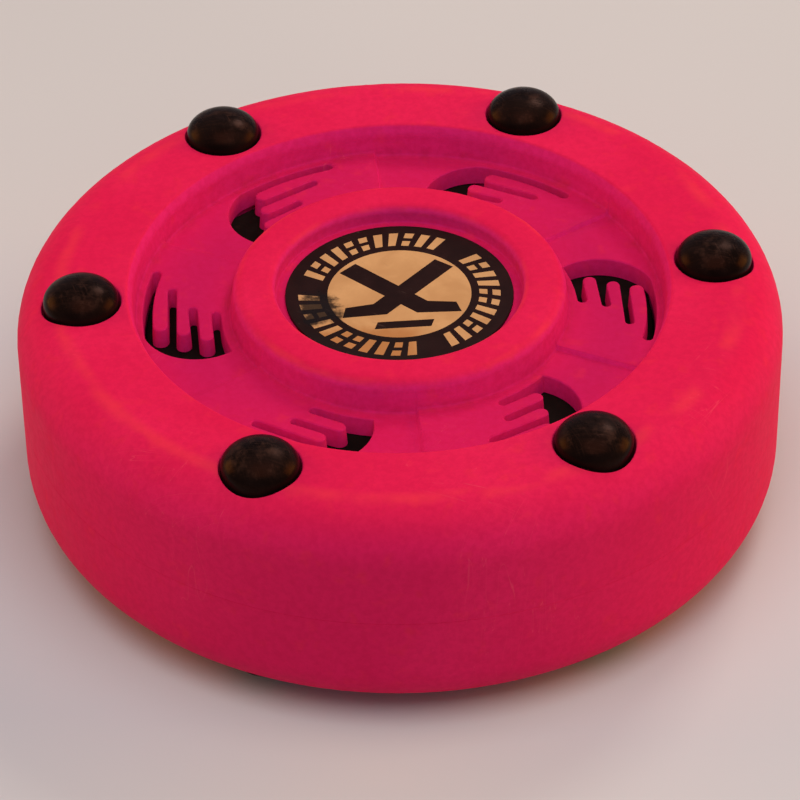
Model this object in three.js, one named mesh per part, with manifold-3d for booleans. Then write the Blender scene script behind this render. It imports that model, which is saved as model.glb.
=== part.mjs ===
// A street hockey puck that rolls and glides on hard floors: two identical plastic shells, welded
// face to face around a black core, with six glide pins floating in the rim and a round label in
// each hub. Units are millimetres and +Z is up. The origin is on the floor under the centre: the
// puck stands on the lower ends of its pins, so they are pushed up against their stops.
import * as THREE from 'three';
import { mergeVertices } from 'three/addons/utils/BufferGeometryUtils.js';
import Module from 'manifold-3d';

const wasm = await Module();
wasm.setup();

// ---- driving dimensions ----------------------------------------------------------------------
const PUCK_RADIUS = 38.1; // the regulation 3 inch diameter
const BODY_THICKNESS = 23.3; // both shells together, without the pins
const EDGE_ROUND = 5.2; // the round from the face into the side wall
const EDGE_ROUND_STEPS = 4;

const SECTORS = 6; // pins, vents and ramps all repeat six times
const SECTOR_ANGLE = (2 * Math.PI) / SECTORS;
const LATHE_SEGMENTS = 48;

const CHANNEL_OUTER_RADIUS = 26.2; // the foot of the channel's outer wall
const CHANNEL_INNER_RADIUS = 16.9; // the foot of the hub ring's wall
const CHANNEL_DRAFT = 0.5; // how far each channel wall leans back towards its top
const LIP_SIZE = 0.5; // the broken edges around the channel and the hub
const DECK_DEPTH = 3.55; // from the face to the low end of the deck's ramps
const DECK_THICKNESS = 2;

const RAMP_RISE = 0.5; // the step at the high end of each ramp
const RAMP_START = THREE.MathUtils.degToRad(-30); // angles are measured from the sector's pin
const RAMP_END = THREE.MathUtils.degToRad(12);
const RAMP_STEPS = 3;

const RECESS_RADIUS = 12.3; // the well in the hub that holds the label
const LABEL_RADIUS = 11.35;
const LABEL_THICKNESS = 0.25;
const LABEL_TOP_DEPTH = 1.7; // from the face to the label's printed side
const ADHESIVE_THICKNESS = 0.05;

const POST_RADIUS = 8; // the welded post in the middle of each shell
const CAVITY_RADIUS = 25.7; // the room for the core
const CORE_CLEARANCE = 0.1; // above and below the core
const CORE_SIDE_GAP = 0.3; // around the core and around the post

const PIN_CIRCLE_RADIUS = 31.48;
const PIN_RADIUS = 3.75;
const PIN_HOLE_RADIUS = 3.95;
const PIN_PROUD = 2.2; // how far a pin stands out of the face that it is pushed towards
const PIN_TRAVEL = 0.6;
const PIN_TIP_RADIUS = 0.8; // the small flat on each domed end
const COLLAR_RADIUS = 4.6; // the ring around a pin's middle that keeps it in
const COLLAR_THICKNESS = 2.4;
const POCKET_RADIUS = 4.9;
const POCKET_CLEARANCE = 0.05; // left between collar and pocket at each end of the travel
const PIN_SEGMENTS = 16;
const DOME_STEPS = 4;

const SPIGOT_RADIUS = 2; // pegs that line the shells up before welding
const SPIGOT_HEIGHT = 1.5;
const SOCKET_RADIUS = 2.2;
const SOCKET_DEPTH = 1.7;
const SPIGOT_SEGMENTS = 12;

// The vent, seen from above with the sector's pin along +X: a pocket whose far side is one round
// arc, with three fingers reaching into it and four slots between and beside them.
const VENT_ARC = { x: 20.17, y: 0.34, radius: 5.7 };
const VENT_INNER_RADIUS = 17.87;
const VENT_OUTER_RADIUS = 25.48;
const FINGER_HALF_WIDTH = 0.74;
const FINGERS = [
  { x: 19.35, tip: 3.1 },
  { x: 21.65, tip: 2.05 },
  { x: 23.9, tip: 1.15 },
];
const SLOT_HALF_WIDTH = 0.38;
const STRAIGHT_SLOTS = [
  { x: 18.25, root: -1.1 },
  { x: 20.5, root: -2.1 },
  { x: 22.4, root: -5.3 },
];
const CURVED_SLOT_ROOT = THREE.MathUtils.degToRad(-18.3);
const VENT_CURVE_SEGMENTS = 3;

// ---- sizes that follow from them -------------------------------------------------------------
const HALF = BODY_THICKNESS / 2;
const BODY_CENTRE = PIN_PROUD - PIN_TRAVEL + HALF;
const PIN_LENGTH = BODY_THICKNESS + 2 * PIN_PROUD - PIN_TRAVEL;
const DECK_TOP = HALF - DECK_DEPTH;
const DECK_UNDERSIDE = DECK_TOP - DECK_THICKNESS;
const RECESS_FLOOR = HALF - LABEL_TOP_DEPTH - LABEL_THICKNESS - ADHESIVE_THICKNESS;
const POCKET_HALF_HEIGHT = COLLAR_THICKNESS / 2 + PIN_TRAVEL / 2 + POCKET_CLEARANCE;
const OVERLAP = 1; // how far a cutter or an added piece runs past the surface that it meets

// ---- materials -------------------------------------------------------------------------------
const pinkPlastic = new THREE.MeshStandardMaterial({ color: 0xe0204c, roughness: 0.55, metalness: 0 });
const pinPlastic = new THREE.MeshStandardMaterial({ color: 0x1a1416, roughness: 0.4, metalness: 0 });
const coreRubber = new THREE.MeshStandardMaterial({ color: 0x241816, roughness: 0.8, metalness: 0 });
const labelPrint = new THREE.MeshStandardMaterial({ color: 0xdca56e, roughness: 0.3, metalness: 0 });

// ---- helpers ---------------------------------------------------------------------------------
function toSolid(geometry) {
  geometry.deleteAttribute('uv');
  geometry.deleteAttribute('normal');
  const merged = mergeVertices(geometry);
  const corners = merged.index.array;
  const triangles = [];
  for (let i = 0; i < corners.length; i += 3) {
    const [a, b, c] = corners.slice(i, i + 3);
    const isSliver = a === b || b === c || c === a;
    if (!isSliver) triangles.push(a, b, c);
  }
  const mesh = new wasm.Mesh({
    numProp: 3,
    vertProperties: new Float32Array(merged.attributes.position.array),
    triVerts: new Uint32Array(triangles),
  });
  return new wasm.Manifold(mesh);
}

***

Tally the lines of the listing that include "part". Reply with nothing but the count.

2